Faire face aux catastrophes implique aussi d’engager le plus grand nombre dans la prévention. Il est acquis par exemple que les gens ne se protègent pas contre les catastrophes parce que leur perception des évènements rares est faussée et que les discours experts des assureurs ne suscitent pas la confiance. Travailler à l’inclusion des populations dans les dispositifs assurantiels, en particulier en mettant en place des actions de prévention, ne peut donc se faire sans tenir compte des pratiques et des attentes des assurés. Or, les travaux disponibles sur l’articulation entre les comportements de consommation et la prise de conscience du risque climatique montrent que si les préoccupations environnementales sont désormais largement (mais encore inégalement) partagées, elles ne se traduisent pas mécaniquement par l’adoption d’actions orientées vers la préservation de l’environnement. En matière assurantielle, la question se décline de manière spécifique : les assurés sont-ils prêts à transformer leurs comportements (dans une optique de prévention) ou à assumer un cout plus élevé (pour préserver des formes de solidarité) pour faire face aux nouveaux risques climatiques ? Rien n’est moins sûr. L’acculturation au risque est pourtant nécessaire pour maintenir les risques à un niveau supportable par la collectivité dans son ensemble.

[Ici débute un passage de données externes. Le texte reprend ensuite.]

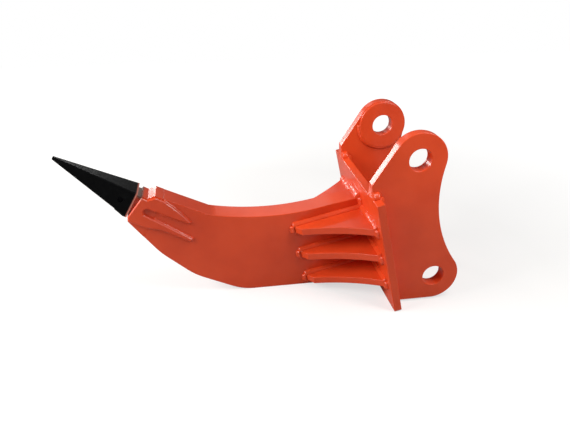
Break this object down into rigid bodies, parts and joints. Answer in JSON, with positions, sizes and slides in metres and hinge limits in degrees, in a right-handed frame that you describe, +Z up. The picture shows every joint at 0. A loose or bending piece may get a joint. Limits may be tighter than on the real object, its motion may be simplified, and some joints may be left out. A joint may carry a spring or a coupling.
{
  "type": "excavator ripper",
  "caption": "Single shank ripper for an excavator arm: two pin ears on a leaning base plate, a curved gusseted shank and a pointed slip-on tooth.",
  "frame": {"origin": "middle of the lower pin bore, halfway between the ears", "axes": "+Y along both pin bores, +Z up as the ripper lies on the ground, -X towards the tooth"},
  "size_m": [1.4047, 0.562, 0.656],
  "materials": {
    "orange_paint": "gloss enamel over welded steel plate",
    "tooth_black": "satin black coating on forged alloy steel",
    "pin_steel": "turned steel, lightly oiled",
    "retainer_rubber": "matt moulded rubber"
  },
  "bodies": {
    "root": {"base_plate": "orange_paint", "ear_far": "orange_paint", "ear_near": "orange_paint", "gusset_far_1": "orange_paint", "gusset_far_2": "orange_paint", "gusset_far_3": "orange_paint", "gusset_near_1": "orange_paint", "gusset_near_2": "orange_paint", "gusset_near_3": "orange_paint", "nose_adapter": "orange_paint", "pin_boss_lower_far": "orange_paint", "pin_boss_lower_near": "orange_paint", "pin_boss_upper_far": "orange_paint", "pin_boss_upper_near": "orange_paint", "pin_retainer": "retainer_rubber", "shank": "orange_paint", "tooth": "tooth_black", "tooth_pin": "pin_steel"}
  },
  "joints": []
}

Enfin, les assureurs ne sont pas seulement confrontés à de nouveaux risques physiques : l’Europe, et la France en tête, ont mis en place une nouvelle régulation des acteurs financiers les engageant à prendre une part active dans la décarbonation de l’industrie au travers de leurs investissements. L’opportunité d’investir ici plutôt que là ne devra plus, à l’avenir, être uniquement ramené à une optimisation du risque et du rendement financiers, les conséquences environnementales doivent également être prises en compte. Les arbitrages entre différents types d’actifs seront par ailleurs affectés par ces nouvelles règles : tandis que certains produits deviendront beaucoup plus attractifs (entre 2013 et 2018, le marché français des obligations vertes a été multiplié par dix), au risque de provoquer le développement de bulles spéculatives, l’investissement dans certains secteurs (l’énergie, l’automobile, la défense) sera moins attractif. Là aussi, ce sont de nouveaux modèles, mesurant l’empreinte carbone et/ou la température du portefeuille qui sont en train de se faire jour, déplaçant le métier des gestionnaires de risque. Comment concilier la quantification classique du risque avec ces nouveaux indicateurs ?
Le réchauffement climatique bouscule certes les pratiques assurantielles ; mais il met surtout nos sociétés au défi de repenser l’assurance dans un nouveau cadre. Il s’agit de ne plus appréhender l’assurance comme une relation bilatérale de transfert de risque, mais comme un partage, en remettant en avant son articulation avec tous les acteurs impliqués de fait dans l’exposition et la mitigation des risques. Comme le disait François Ewald dans une audition au Sénat après la tempête Xynthia : « traiter la catastrophe comme un évènement purement physique ou géologique, c’est occulter une réalité qui est profondément politique ».